14 Data Protection Act 1998
The Company may transfer information about the buyer to its financiers who:-
a) may use, analyse and assess information about the Buyer, including the nature of the Buyers transactions, and exchange such information with other members of their group of companies and others for credit or financial assessment, market research, statistical analysis, insurance claim, underwriting and training purposes and in making payments and servicing their agreement with us:
b) from time to time, may make searches of the Buyers record at credit reference agencies where the Buyers record with such agencies may include searches made and information given by other businesses; details of their searches will be kept by such agencies but will not be seen by other organisations that may make searches;
c) may give information about the Buyer and their indebtedness to the following:-
1) the Company or their insurers for underwriting and claims purposes
2) any guarantor or indemnifier or the Buyer’s or the Company’s obligations to enable them to assess such obligations
3) their bankers or any advisers acting on their behalf
4) any business to whom the Buyers indebtedness or our arrangements with the Company’s financiers may be transferred-to facilitate such transfer.

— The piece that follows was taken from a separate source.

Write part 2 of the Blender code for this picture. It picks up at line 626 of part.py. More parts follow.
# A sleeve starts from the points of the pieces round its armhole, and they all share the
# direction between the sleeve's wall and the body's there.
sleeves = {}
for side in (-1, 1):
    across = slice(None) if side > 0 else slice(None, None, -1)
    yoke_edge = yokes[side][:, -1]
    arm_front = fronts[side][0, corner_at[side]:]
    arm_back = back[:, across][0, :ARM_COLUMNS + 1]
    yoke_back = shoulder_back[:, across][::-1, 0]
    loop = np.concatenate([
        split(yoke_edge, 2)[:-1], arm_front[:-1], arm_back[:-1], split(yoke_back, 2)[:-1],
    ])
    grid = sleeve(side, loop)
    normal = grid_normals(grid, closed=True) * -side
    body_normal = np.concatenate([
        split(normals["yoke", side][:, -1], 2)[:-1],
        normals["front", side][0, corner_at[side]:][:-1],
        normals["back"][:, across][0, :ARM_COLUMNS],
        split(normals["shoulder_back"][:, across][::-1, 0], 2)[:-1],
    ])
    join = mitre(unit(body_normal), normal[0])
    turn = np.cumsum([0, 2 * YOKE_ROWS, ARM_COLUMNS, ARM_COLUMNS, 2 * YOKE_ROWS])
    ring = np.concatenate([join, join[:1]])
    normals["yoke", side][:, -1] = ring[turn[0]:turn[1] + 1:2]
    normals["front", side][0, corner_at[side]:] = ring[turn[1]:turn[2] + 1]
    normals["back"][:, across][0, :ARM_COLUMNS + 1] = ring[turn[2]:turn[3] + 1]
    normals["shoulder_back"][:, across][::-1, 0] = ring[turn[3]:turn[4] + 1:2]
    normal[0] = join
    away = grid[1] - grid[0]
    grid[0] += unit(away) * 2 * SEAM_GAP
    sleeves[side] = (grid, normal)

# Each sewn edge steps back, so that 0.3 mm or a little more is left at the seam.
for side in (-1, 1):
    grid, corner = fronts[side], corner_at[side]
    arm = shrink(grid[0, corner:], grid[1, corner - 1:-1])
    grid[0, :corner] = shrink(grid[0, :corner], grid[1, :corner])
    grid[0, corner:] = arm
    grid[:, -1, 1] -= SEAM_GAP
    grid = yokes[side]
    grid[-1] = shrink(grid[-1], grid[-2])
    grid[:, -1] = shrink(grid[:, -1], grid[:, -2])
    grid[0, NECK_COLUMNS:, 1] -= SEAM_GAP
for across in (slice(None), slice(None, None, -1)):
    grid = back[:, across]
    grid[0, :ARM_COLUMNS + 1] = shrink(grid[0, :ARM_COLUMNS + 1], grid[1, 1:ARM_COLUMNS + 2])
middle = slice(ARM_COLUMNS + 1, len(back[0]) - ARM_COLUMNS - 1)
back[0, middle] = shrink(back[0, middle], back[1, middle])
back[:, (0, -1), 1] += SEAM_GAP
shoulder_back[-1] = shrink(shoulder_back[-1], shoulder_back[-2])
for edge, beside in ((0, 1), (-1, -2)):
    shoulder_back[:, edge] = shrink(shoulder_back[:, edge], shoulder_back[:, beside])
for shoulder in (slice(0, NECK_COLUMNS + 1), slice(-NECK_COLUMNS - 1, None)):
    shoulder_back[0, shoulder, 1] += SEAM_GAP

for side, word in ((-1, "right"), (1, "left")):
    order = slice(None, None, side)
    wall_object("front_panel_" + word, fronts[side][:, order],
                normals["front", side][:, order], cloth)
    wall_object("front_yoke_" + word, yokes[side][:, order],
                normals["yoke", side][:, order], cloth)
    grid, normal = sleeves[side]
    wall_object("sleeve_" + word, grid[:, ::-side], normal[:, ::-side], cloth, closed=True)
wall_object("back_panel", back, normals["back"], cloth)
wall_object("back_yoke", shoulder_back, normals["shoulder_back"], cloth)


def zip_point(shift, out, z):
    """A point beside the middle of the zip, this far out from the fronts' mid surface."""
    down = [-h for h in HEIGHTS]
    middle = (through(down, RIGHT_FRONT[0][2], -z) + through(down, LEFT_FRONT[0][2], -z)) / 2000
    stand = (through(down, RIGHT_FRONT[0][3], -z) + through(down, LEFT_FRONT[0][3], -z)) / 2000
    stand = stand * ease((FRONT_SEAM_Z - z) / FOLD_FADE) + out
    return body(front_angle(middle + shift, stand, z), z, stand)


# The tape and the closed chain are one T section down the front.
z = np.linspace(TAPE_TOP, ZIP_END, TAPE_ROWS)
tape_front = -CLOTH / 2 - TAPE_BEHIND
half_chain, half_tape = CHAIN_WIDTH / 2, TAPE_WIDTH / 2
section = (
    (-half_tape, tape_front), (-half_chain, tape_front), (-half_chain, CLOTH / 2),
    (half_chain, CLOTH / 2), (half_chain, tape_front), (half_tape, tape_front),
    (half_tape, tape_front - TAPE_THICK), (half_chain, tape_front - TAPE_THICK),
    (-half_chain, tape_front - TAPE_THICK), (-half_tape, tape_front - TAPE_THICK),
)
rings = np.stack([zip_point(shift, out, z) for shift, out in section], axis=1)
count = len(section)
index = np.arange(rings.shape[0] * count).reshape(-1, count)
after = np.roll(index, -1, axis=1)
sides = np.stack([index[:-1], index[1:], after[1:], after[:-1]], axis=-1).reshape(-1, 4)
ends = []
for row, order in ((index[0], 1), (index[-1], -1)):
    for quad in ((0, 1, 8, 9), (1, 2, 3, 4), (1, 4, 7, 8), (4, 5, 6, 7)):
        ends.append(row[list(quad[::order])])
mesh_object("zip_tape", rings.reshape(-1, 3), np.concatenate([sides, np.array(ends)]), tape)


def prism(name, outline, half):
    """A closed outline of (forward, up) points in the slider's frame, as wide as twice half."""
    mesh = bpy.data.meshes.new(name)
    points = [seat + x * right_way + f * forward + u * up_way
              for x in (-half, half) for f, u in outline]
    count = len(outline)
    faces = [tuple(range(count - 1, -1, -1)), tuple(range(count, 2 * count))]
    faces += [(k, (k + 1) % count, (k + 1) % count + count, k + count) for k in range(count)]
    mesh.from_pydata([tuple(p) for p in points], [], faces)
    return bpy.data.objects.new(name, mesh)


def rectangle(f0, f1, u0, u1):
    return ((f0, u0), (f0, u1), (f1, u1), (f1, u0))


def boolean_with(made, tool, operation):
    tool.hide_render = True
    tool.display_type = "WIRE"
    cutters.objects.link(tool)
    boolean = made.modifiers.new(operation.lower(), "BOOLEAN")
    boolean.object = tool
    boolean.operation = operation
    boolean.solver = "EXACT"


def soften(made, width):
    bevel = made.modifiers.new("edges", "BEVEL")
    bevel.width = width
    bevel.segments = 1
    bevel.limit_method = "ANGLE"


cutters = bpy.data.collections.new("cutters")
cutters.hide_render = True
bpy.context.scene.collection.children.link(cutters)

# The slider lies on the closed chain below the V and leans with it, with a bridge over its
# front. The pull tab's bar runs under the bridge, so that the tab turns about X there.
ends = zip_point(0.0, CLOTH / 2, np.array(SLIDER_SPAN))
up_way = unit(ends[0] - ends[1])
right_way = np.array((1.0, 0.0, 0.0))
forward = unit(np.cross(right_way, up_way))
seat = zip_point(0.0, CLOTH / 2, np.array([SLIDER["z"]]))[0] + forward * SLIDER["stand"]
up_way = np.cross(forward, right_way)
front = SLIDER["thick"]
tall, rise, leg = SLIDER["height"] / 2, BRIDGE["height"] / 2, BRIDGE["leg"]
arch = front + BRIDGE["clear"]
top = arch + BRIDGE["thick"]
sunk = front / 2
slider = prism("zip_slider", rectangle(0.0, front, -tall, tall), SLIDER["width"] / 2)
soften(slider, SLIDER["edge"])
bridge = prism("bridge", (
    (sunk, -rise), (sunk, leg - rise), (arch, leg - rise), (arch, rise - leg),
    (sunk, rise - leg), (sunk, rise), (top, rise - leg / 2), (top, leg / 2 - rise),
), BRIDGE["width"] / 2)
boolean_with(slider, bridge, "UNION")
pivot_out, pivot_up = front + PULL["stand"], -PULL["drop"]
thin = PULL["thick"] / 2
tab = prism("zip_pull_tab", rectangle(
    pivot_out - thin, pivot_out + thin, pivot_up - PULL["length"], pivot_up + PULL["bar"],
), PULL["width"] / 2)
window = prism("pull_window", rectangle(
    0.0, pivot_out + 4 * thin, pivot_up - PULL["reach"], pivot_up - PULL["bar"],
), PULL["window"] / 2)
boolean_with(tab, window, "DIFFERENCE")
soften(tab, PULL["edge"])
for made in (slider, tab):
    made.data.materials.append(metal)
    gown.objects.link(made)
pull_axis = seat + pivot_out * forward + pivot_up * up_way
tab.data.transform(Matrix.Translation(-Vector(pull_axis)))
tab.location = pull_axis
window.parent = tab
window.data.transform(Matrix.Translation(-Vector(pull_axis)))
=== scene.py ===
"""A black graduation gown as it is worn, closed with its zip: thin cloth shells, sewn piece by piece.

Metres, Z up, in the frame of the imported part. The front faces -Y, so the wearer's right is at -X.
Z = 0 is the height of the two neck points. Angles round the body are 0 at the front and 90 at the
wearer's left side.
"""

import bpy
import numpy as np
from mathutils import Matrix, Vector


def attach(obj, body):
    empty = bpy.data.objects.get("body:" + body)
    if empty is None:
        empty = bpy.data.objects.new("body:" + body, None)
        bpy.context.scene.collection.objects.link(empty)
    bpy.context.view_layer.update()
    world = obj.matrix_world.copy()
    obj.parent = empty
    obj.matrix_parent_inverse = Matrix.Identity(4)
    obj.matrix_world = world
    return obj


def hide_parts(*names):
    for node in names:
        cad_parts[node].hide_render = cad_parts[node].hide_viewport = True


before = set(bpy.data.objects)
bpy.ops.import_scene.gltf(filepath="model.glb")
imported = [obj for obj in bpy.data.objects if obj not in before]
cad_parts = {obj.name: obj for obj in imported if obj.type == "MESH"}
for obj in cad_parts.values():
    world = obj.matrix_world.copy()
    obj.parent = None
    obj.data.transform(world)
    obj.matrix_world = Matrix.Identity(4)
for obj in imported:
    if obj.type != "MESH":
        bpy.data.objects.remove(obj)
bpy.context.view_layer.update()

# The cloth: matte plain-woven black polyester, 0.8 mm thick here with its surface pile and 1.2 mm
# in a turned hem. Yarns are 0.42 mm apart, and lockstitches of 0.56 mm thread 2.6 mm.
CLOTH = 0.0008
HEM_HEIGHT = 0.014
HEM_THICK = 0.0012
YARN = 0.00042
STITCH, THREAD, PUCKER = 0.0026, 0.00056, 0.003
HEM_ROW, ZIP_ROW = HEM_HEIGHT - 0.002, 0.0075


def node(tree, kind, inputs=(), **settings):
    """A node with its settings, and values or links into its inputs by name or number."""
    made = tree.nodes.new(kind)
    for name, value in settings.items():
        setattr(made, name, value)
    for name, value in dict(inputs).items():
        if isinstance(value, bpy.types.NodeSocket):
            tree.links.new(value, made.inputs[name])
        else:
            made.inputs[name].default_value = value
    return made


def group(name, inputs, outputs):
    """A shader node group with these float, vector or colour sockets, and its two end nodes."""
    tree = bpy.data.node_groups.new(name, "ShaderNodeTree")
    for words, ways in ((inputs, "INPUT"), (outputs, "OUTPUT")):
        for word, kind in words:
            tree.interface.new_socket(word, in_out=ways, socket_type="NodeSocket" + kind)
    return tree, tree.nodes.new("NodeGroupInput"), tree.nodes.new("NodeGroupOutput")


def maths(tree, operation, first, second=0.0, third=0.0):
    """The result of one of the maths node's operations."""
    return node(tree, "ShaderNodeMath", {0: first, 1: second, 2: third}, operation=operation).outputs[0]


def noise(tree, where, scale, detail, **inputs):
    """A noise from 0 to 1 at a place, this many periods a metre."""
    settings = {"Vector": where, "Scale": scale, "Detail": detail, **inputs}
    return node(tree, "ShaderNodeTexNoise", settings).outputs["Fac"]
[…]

d) may monitor and/or record any telephone calls that the Buyer may have with them, for training and /or security purposes;
e) in the event that they transfer all or any of their rights and obligations under their agreement with the Company to a third party, may transfer information about the Buyer to enable the third party to enforce their rights or comply with the obligations.
2) The Company will provide the Buyer with details of their financiers on request, including a contact telephone number if the Buyer wants to have details of the credit reference agencies and other third parties referred to above from whom they obtain and to whom they may have given information about them.
The Buyer also has the right to receive copies of certain information that they hold about them if they apply to them in writing, however a fee will be payable.